Trump's remark during that news conference is the clearest statement of policy on the issue from the administration to date. And it leaves open a slew of questions that Trump may be pressed to address while he is in Israel and in the West Bank.
Trump did not specify whether the US is urging Israel to halt only new settlement activity, or even construction to expand existing settlements. And he also hasn't said whether his request to halt settlement activity -- already more modestly stated than past presidents -- applies to East Jerusalem.
Tillerson on Monday declined to say whether Trump would pressure the Israelis on settlements, simply promising that "settlements are part of the overall peace discussion."
"There are a number of elements that have presented challenges to the peace process in the past, settlements is clearly one of those," he said.
US embassy
Trump was considering recognizing Jerusalem as Israel's capital and announcing plans to relocate the US embassy to Jerusalem from Tel Aviv during his trip.

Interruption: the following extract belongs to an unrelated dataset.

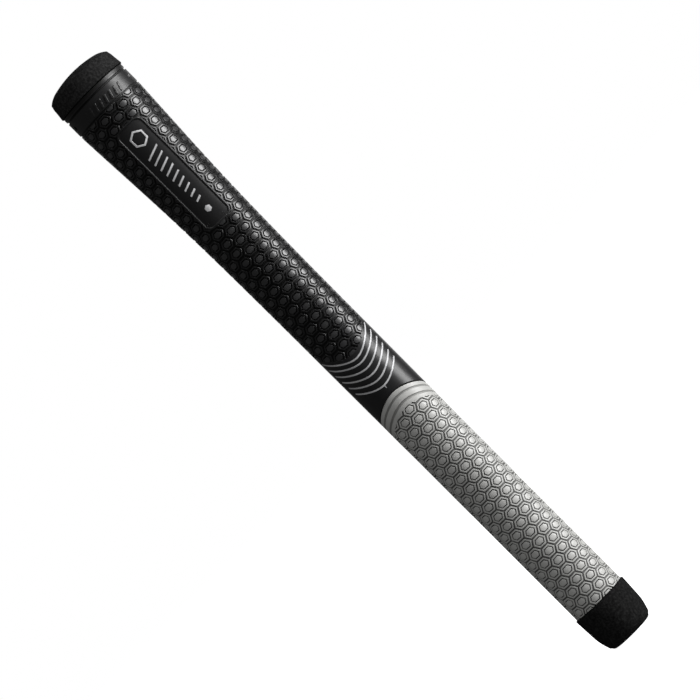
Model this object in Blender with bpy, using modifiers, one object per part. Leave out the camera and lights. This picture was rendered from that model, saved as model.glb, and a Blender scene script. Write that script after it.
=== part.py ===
"""Golf grip: a tapered rubber sleeve with a domed butt cap, a mouth cap and two wrapped skins.

Metres, +Z up. The mouth, where the club's shaft goes in, is at the origin, and the butt is at the top.
The front of the grip, which carries the smooth panel, faces -Y.
"""
import math

import bmesh
import bpy
from mathutils import Matrix

MM = 0.001

# Driving dimensions
LENGTH = 267.0 * MM
SIDES = 40

# Outer taper of the skins: a nearly straight lower hand that swells smoothly under the upper hand
WAIST_RADIUS = 10.44 * MM
WAIST_HEIGHT = 110.0 * MM
WAIST_TAPER = 0.0027
SWELL = 3.79 * MM
SWELL_HEIGHT = 232.5 * MM
SWELL_LENGTH = 19.0 * MM
NECK_RADIUS = 13.5 * MM

# Layers, from the outside in
SKIN_THICKNESS = 0.9 * MM
FELT_THICKNESS = 0.7 * MM
GAP = 0.3 * MM

# Bore for the shaft, which widens from the mouth to the butt
MOUTH_BORE_RADIUS = 6.25 * MM
BUTT_BORE_RADIUS = 7.62 * MM

# Butt cap: a low dome that rolls over a rounder shoulder into a side that flares to a thin lip
DOME_RADIUS = 38.0 * MM
DOME_EDGE = 9.6 * MM
SHOULDER_ROUND = 8.5 * MM
SHOULDER_END_DEG = 42.0
CAP_SIDE_TOP = (13.3 * MM, 263.5 * MM)
CAP_SIDE_BOTTOM = (13.85 * MM, 259.1 * MM)
CAP_LIP_RADIUS = 14.0 * MM
CAP_LIP_HEIGHT = 257.7 * MM
CAP_LIP_CHAMFER = 0.25 * MM
CAP_STOP_HEIGHT = 261.0 * MM
VENT_RADIUS = 1.6 * MM

# Mouth cap
MOUTH_CAP_HEIGHT = 15.7 * MM
MOUTH_LIP_RADIUS = 10.95 * MM
MOUTH_LIP_CHAMFER = 0.25 * MM
MOUTH_CONE_HEIGHT = 7.2 * MM
MOUTH_CONE_RADIUS = 10.52 * MM
MOUTH_NOSE_DROP = 1.85 * MM
MOUTH_NOSE_POWER = 1.5
MOUTH_NOSE_ROUND = 1.35 * MM
MOUTH_LEAD_IN = 0.3 * MM
SOCKET_FLOOR = 4.0 * MM

# Neck grooves, pressed round the top of the upper skin
NECK_GROOVES = (255.65 * MM, 249.4 * MM)
NECK_GROOVE_WIDTH = 0.6 * MM
NECK_GROOVE_DEPTH = 0.3 * MM

# Smooth panel sunk into the front of the upper skin
PANEL_TOP = 240.5 * MM
PANEL_BOTTOM = 196.0 * MM
PANEL_HALF_WIDTH = 5.22 * MM
PANEL_CORNER = 2.4 * MM
PANEL_DEPTH = 0.45 * MM
PANEL_FLOOR_MARGIN = 6.0 * MM
PANEL_FLOOR_CORE = 3.0 * MM
PANEL_BLOCK_BACK = 8.0 * MM
PANEL_BLOCK_FRONT = 16.0 * MM

# Paint-filled marks: each lies in its own channel
PAINT_THICKNESS = 0.2 * MM
PAINT_CLEARANCE = 0.2 * MM
PAINT_TOP_DEPTH = 0.05 * MM
CHANNEL_OVERSHOOT = 0.5 * MM

# Silver arcs below the upper hand's pattern; the top one is steeper and sits closer to the next
ARC_COUNT = 6
TOP_ARC_HEIGHT = 131.09 * MM
TOP_ARC_ROUNDING = 2.61 * MM
TOP_ARC_SLOPE = 0.668
NEXT_ARC_HEIGHT = 129.0 * MM
ARC_ROUNDING = 2.78 * MM
ARC_SLOPE = 0.618
ARC_STEP = 2.707 * MM
ARC_MIDDLE = -0.25 * MM
ARC_WIDTH = 0.6 * MM
ARC_FIRST_REACH = 13.5 * MM
ARC_REACH_STEP = 0.5 * MM
ARC_PIECES = 21
TICK_LENGTH = 0.9 * MM
TICK_WIDTH = 0.45 * MM

# Swept joint between the skins: round at the front, straight on its arms, level again at the back
JOINT_APEX = 114.55 * MM
JOINT_ROUNDING = 2.97 * MM
JOINT_SLOPE = 0.51
SWEEP_LIMIT = 11.0 * MM
SWEEP_POWER = 6.0
SLEEVE_STEP_HEIGHT = 109.0 * MM
COLLAR_RADIUS = 10.44 * MM
LOWER_RADIUS = 10.36 * MM
COLLAR_FADE_TOP = 102.0 * MM
COLLAR_FADE_BOTTOM = 92.0 * MM
COLLAR_GROOVES = (2.3 * MM, 5.1 * MM)
COLLAR_GROOVE_WIDTH = 1.0 * MM
COLLAR_GROOVE_DEPTH = 0.25 * MM

# Cutters that wrap round the grip end just inside the seam
BAND_HALF_TURN = math.pi - 0.004
BAND_PIECES = 48
BAND_REACH = 5.0 * MM
LAP = 2.0 * MM
CUT_MARGIN = 5.0 * MM

# Seam at the back, where the edges of each wrapped sheet meet
SEAM_WIDTH = 0.3 * MM
SEAM_REACH = 26.0 * MM
SEAM_OVERSHOOT = 1.1

# Generic marks on the panel: a hexagon, a run of slanted bars that get shorter, and a small hexagon
HEXAGON_HEIGHT = 234.6 * MM
HEXAGON_RADIUS = 3.3 * MM
HEXAGON_RIM = 0.65 * MM
BAR_COUNT = 9
BAR_WIDTH = 0.7 * MM
BAR_FIRST_HEIGHT = 228.0 * MM
BAR_STEP = 2.7 * MM
BAR_FIRST_LENGTH = 6.0 * MM
BAR_SHRINK = 0.45 * MM
BAR_SLANT = 0.35
BAR_PIECES = 6
END_MARK_HEIGHT = 201.8 * MM
END_MARK_RADIUS = 1.3 * MM

# Colours, roughness and metallic value
FINISHES = {
    "cap_rubber": ((0.012, 0.012, 0.013), 0.75, 0.0),
    "sleeve_rubber": ((0.018, 0.018, 0.018), 0.85, 0.0),
    "black_skin": ((0.014, 0.014, 0.015), 0.35, 0.0),
    "grey_skin": ((0.36, 0.36, 0.34), 0.5, 0.0),
    "felt": ((0.55, 0.55, 0.52), 0.95, 0.0),
    "silver_paint": ((0.62, 0.62, 0.63), 0.4, 0.2),
}


def clear_scene():
    """Remove whatever the file starts with."""
    for thing in list(bpy.data.objects):
        bpy.data.objects.remove(thing)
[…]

But he faced a mountain of pressure not to do that in recent weeks from foreign policy officials at the State Department, Pentagon and in the intelligence community, as well as from Arab diplomats. They all warned that the move would inflame tensions in the region and add an obstacle to peace talks before they even got off the starting block.
Administration officials told CNN last week that Trump would not announce the embassy move during the trip, but did not rule out making the declaration in the future.
Western wall
Trump will be the first sitting US president to visit the Western Wall, the holiest site in Judaism.
But Trump is currently scheduled to visit the site without Israeli officials by his side -- with US officials keenly aware of the sensitivities surrounding the holy site, which both Israelis and Palestinians claim as part of their territory.
The US has left the status of Jerusalem as a whole to a final status peace settlement.
But Trump's visit to the wall comes after US officials who met with Israeli officials to arrange Trump's visit sparked off a controversy by contending that the Western Wall was part of the West Bank -- which is not the US' policy.
White House press secretary Sean Spicer would only say the West Wall is in Jerusalem, without clarifying whether the administration believes the Western Wall is in Israel.
Tillerson on Monday also would only say: "The wall is part of Jerusalem."
Still, Trump's visit to the wall will be a symbolic statement about the Jewish people's connection to Israel, and Jerusalem in particular.
Separation barrier
Trump has talked a lot about the importance of walls and as he makes his way to the West Bank city of Bethlehem to meet with Abbas, Trump will confront one perhaps even more controversial than the one he has vowed to build on the US-Mexico border.
The barrier separating Israel from the West Bank has been a years-long source of tension between Israel and the Palestinians. While Israeli officials contend the barrier, built during the suicide bombings of the Second Intifada, is a crucial security measure to prevent terrorist attacks, Palestinians have protested it for its impact on economic activity and because its route has, at times, cut into land the Palestinians claim as their own.
The portion of the barrier that sits on the edge of Bethlehem is particularly visible -- a 30-foot-high wall with political graffiti art adorning its concrete slabs. Palestinians call this "the apartheid wall."